(Records that describe objects)
— begin —

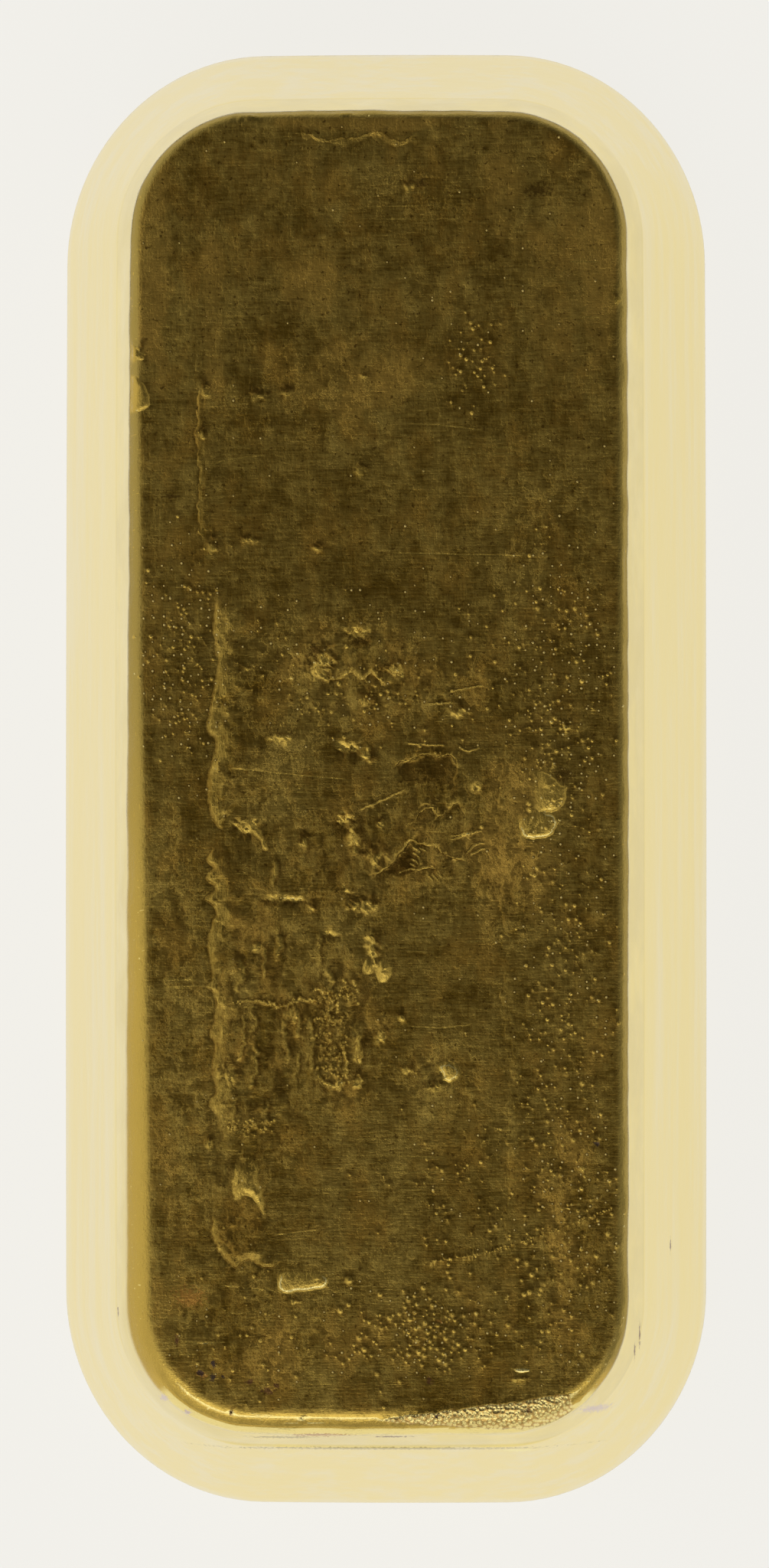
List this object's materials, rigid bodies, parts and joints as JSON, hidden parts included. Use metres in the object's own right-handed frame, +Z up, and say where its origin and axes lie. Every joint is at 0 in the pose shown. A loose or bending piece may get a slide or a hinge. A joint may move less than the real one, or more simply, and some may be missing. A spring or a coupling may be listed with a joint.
{
  "type": "cast gold ingot",
  "caption": "Thick cast gold bar with drafted walls, large rounded corners and a pitted mould-bottom face, lying on its wide pour face.",
  "frame": {"origin": "middle of the bar's plan box, on the surface that its wide pour face lies on", "axes": "+X across the bar, +Y along its length, +Z up, towards the narrow mould-bottom face"},
  "size_m": [0.039, 0.088, 0.019],
  "materials": {
    "cast_gold": "as cast: smooth bright drafted walls, finely pitted and brushed narrow face"
  },
  "bodies": {
    "root": {"ingot": "cast_gold"}
  },
  "joints": []
}
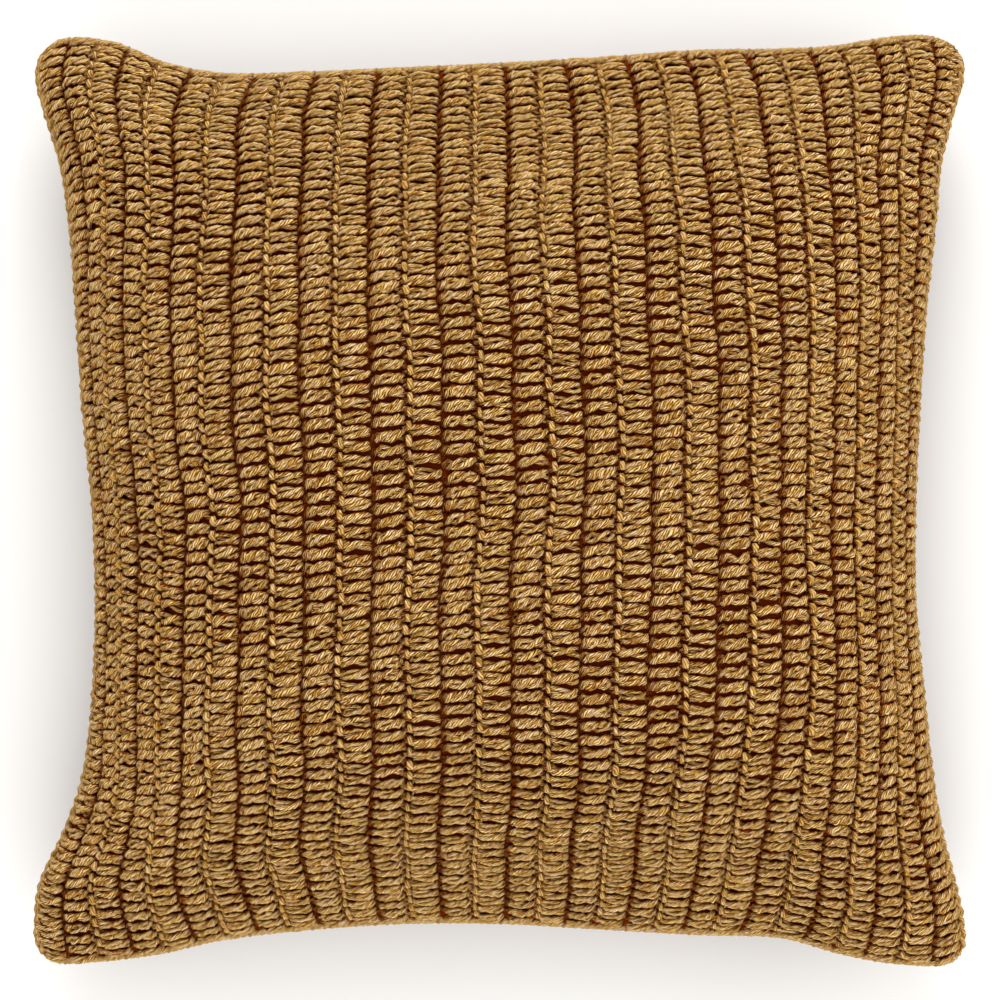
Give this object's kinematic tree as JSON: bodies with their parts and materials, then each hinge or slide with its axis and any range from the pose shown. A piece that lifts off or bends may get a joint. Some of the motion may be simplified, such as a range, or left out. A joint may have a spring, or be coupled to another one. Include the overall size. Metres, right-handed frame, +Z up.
{
  "type": "crocheted throw cushion",
  "caption": "Square filled throw cushion in thick crochet, with rows of stitches from edge to edge, a full crown and soft ears.",
  "frame": {"origin": "middle of the underside, on the surface that the cushion lies on", "axes": "+Z up through the cushion's thickness, +Y along the rows of stitches, +X across the rows"},
  "size_m": [0.5382, 0.5386, 0.181],
  "materials": {
    "yarn": "thick plied cotton yarn in mottled ochre gold, brown between the stitches"
  },
  "bodies": {
    "root": {"cushion": "yarn"}
  },
  "joints": []
}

— end —

EXERCISE DESCRIPTION :: Pick out each line in the material containing "this".

FINAL ANSWER ::
List this object's materials, rigid bodies, parts and joints as JSON, hidden parts included. Use metres in the object's own right-handed frame, +Z up, and say where its origin and axes lie. Every joint is at 0 in the pose shown. A loose or bending piece may get a slide or a hinge. A joint may move less than the real one, or more simply, and some may be missing. A spring or a coupling may be listed with a joint.
Give this object's kinematic tree as JSON: bodies with their parts and materials, then each hinge or slide with its axis and any range from the pose shown. A piece that lifts off or bends may get a joint. Some of the motion may be simplified, such as a range, or left out. A joint may have a spring, or be coupled to another one. Include the overall size. Metres, right-handed frame, +Z up.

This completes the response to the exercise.